• _What to work on_: Each line that holds the word "hinge" is to be identified and copied.

[Records that describe objects]

┌──

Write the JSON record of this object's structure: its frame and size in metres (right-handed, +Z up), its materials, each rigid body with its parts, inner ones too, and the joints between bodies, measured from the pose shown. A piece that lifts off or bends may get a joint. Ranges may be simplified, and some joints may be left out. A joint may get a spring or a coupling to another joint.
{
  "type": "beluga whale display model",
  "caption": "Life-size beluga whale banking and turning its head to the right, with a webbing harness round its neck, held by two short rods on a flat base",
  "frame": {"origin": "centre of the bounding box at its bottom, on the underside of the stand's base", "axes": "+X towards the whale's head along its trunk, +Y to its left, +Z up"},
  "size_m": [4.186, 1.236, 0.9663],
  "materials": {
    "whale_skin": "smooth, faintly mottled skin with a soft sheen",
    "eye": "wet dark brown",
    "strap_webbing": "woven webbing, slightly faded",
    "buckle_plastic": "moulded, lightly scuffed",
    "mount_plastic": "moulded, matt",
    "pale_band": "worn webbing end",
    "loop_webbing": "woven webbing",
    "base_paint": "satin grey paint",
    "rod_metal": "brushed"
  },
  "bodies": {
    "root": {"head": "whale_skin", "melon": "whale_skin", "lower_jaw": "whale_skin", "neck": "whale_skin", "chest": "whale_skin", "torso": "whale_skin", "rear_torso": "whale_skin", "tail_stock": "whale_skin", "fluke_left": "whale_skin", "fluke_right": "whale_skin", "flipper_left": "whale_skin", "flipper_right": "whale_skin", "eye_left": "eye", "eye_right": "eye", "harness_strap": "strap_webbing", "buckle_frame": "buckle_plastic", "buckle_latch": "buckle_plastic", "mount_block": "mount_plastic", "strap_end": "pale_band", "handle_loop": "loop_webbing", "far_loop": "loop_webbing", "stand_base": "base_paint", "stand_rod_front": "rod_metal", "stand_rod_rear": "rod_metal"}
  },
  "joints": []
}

└──
┌──

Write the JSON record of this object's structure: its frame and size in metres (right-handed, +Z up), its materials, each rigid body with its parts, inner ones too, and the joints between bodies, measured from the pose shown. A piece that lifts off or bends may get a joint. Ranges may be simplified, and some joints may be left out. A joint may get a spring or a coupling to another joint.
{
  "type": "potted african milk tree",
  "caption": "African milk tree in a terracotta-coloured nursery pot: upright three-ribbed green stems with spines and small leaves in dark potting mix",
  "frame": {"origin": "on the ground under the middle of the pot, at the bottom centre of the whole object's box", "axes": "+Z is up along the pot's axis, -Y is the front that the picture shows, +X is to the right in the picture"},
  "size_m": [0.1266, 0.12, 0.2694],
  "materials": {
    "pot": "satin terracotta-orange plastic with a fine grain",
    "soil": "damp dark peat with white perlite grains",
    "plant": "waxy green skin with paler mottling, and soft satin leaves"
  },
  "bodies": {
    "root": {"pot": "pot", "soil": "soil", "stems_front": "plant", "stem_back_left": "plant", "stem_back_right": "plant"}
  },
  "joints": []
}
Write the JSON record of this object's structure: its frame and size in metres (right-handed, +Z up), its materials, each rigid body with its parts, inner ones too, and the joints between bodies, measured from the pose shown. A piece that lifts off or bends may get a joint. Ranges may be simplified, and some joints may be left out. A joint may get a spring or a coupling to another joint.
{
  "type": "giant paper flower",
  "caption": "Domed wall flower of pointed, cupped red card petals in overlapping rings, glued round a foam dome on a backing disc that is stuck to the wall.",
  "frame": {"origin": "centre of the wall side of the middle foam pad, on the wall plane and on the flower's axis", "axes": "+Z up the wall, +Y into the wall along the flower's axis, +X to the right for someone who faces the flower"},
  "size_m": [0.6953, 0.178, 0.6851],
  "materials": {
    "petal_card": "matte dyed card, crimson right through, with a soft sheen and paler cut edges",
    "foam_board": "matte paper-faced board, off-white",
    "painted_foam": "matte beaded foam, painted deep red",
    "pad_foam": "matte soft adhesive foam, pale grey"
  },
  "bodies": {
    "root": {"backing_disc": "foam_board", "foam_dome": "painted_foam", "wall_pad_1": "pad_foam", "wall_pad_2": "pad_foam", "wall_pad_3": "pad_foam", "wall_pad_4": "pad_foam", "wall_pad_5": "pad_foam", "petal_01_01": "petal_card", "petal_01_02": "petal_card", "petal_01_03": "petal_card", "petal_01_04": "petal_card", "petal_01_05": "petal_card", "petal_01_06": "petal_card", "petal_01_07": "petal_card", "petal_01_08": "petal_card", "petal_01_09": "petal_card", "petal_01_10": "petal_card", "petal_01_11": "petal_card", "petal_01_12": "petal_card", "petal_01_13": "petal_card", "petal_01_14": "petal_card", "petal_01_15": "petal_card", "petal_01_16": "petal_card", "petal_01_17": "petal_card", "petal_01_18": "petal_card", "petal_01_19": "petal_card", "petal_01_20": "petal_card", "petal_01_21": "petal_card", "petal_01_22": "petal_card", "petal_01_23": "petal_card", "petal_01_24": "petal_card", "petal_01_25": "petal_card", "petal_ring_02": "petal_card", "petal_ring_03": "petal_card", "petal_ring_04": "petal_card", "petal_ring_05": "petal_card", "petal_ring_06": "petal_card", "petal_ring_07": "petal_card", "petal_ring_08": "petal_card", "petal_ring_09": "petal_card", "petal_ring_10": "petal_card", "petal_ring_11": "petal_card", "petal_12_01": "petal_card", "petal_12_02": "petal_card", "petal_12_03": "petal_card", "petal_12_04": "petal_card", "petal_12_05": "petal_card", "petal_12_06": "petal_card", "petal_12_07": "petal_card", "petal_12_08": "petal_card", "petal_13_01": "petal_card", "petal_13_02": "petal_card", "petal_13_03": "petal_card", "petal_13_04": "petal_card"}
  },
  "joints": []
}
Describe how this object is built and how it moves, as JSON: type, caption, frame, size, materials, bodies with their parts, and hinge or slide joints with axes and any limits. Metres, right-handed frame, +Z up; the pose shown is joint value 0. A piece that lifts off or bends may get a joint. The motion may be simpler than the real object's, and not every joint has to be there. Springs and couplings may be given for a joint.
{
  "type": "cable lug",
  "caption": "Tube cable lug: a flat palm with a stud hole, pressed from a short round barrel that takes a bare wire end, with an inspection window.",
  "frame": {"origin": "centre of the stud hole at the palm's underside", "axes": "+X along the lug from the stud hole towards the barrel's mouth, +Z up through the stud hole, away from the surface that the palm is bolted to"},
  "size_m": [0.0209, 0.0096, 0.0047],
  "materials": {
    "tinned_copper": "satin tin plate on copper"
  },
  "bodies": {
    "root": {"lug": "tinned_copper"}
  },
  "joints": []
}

└──
┌──

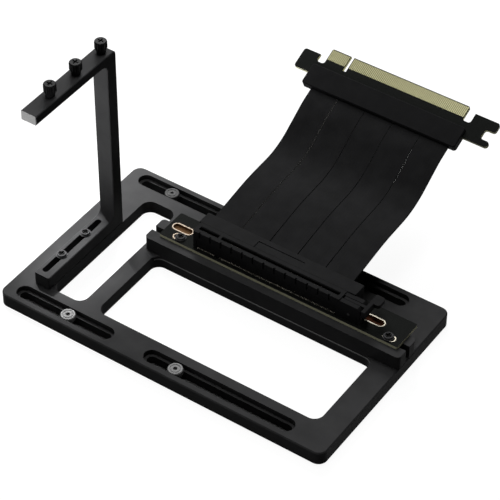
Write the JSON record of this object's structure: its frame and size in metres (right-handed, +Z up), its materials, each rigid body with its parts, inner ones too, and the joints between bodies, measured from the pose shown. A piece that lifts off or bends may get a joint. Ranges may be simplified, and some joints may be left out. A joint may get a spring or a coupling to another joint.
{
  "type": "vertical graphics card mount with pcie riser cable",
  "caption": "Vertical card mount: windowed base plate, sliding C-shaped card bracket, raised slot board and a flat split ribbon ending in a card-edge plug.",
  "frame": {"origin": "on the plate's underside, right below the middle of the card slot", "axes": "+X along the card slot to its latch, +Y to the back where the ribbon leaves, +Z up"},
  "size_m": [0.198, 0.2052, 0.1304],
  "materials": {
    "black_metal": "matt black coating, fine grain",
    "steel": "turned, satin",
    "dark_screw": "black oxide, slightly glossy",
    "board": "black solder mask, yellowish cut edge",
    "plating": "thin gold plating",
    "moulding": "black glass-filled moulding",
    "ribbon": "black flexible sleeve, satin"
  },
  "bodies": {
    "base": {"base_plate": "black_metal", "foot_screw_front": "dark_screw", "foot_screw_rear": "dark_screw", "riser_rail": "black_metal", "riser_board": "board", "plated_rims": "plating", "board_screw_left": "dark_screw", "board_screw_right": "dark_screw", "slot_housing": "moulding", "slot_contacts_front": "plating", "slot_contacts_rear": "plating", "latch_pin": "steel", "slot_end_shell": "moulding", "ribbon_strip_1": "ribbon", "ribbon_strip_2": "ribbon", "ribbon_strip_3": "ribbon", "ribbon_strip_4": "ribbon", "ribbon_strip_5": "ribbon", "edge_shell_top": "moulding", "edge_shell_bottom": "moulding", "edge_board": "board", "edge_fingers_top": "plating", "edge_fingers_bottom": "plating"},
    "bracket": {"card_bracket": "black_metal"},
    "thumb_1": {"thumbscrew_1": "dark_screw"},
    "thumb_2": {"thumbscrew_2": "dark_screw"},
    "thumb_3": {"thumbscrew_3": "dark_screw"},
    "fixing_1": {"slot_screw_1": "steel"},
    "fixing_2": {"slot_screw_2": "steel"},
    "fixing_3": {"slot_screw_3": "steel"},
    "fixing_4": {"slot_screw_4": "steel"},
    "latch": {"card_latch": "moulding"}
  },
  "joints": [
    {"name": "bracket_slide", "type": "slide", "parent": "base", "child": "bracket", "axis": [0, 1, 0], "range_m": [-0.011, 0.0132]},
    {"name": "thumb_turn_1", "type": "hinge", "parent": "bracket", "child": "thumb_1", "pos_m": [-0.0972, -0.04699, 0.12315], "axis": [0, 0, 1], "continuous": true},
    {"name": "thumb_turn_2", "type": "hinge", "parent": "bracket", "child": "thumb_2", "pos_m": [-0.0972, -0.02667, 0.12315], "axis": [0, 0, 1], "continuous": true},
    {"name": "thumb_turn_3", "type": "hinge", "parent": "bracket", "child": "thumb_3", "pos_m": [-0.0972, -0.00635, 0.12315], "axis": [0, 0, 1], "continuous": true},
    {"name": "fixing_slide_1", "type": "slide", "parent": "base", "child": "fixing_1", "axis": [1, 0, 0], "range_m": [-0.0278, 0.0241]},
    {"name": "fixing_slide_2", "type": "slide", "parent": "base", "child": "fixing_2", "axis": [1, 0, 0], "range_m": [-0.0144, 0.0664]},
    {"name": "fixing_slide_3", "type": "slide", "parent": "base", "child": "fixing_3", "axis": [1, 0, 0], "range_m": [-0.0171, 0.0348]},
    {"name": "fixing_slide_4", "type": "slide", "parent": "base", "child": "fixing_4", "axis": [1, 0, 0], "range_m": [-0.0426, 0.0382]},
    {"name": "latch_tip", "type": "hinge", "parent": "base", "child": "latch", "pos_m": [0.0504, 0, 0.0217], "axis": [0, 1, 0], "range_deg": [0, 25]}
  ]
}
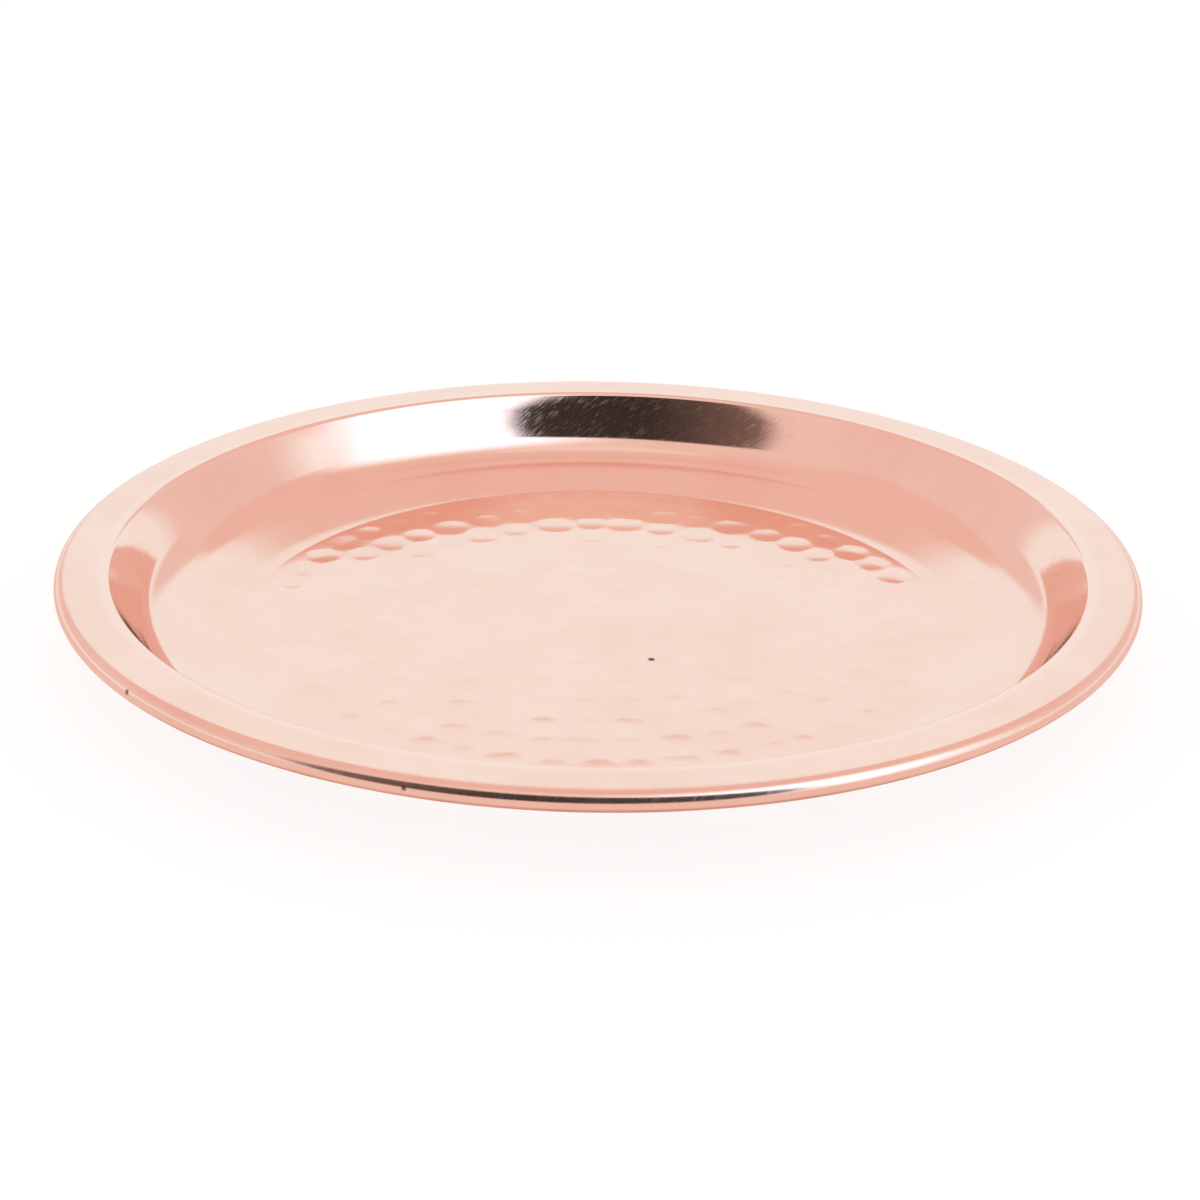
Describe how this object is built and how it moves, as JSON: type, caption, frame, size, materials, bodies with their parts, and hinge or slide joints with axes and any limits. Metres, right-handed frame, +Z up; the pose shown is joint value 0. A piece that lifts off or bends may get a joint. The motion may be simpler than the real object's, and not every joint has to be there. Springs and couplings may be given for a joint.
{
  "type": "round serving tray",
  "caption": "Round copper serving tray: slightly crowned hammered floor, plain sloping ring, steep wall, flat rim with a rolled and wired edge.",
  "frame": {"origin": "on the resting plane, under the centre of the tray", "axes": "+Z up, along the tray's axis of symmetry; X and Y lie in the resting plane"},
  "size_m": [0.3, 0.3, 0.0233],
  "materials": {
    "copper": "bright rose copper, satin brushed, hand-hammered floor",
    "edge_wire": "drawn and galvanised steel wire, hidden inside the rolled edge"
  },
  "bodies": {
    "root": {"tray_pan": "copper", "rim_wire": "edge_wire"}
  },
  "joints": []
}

└──

• _The answer_:
Describe how this object is built and how it moves, as JSON: type, caption, frame, size, materials, bodies with their parts, and hinge or slide joints with axes and any limits. Metres, right-handed frame, +Z up; the pose shown is joint value 0. A piece that lifts off or bends may get a joint. The motion may be simpler than the real object's, and not every joint has to be there. Springs and couplings may be given for a joint.
    {"name": "thumb_turn_1", "type": "hinge", "parent": "bracket", "child": "thumb_1", "pos_m": [-0.0972, -0.04699, 0.12315], "axis": [0, 0, 1], "continuous": true},
    {"name": "thumb_turn_2", "type": "hinge", "parent": "bracket", "child": "thumb_2", "pos_m": [-0.0972, -0.02667, 0.12315], "axis": [0, 0, 1], "continuous": true},
    {"name": "thumb_turn_3", "type": "hinge", "parent": "bracket", "child": "thumb_3", "pos_m": [-0.0972, -0.00635, 0.12315], "axis": [0, 0, 1], "continuous": true},
    {"name": "latch_tip", "type": "hinge", "parent": "base", "child": "latch", "pos_m": [0.0504, 0, 0.0217], "axis": [0, 1, 0], "range_deg": [0, 25]}
Describe how this object is built and how it moves, as JSON: type, caption, frame, size, materials, bodies with their parts, and hinge or slide joints with axes and any limits. Metres, right-handed frame, +Z up; the pose shown is joint value 0. A piece that lifts off or bends may get a joint. The motion may be simpler than the real object's, and not every joint has to be there. Springs and couplings may be given for a joint.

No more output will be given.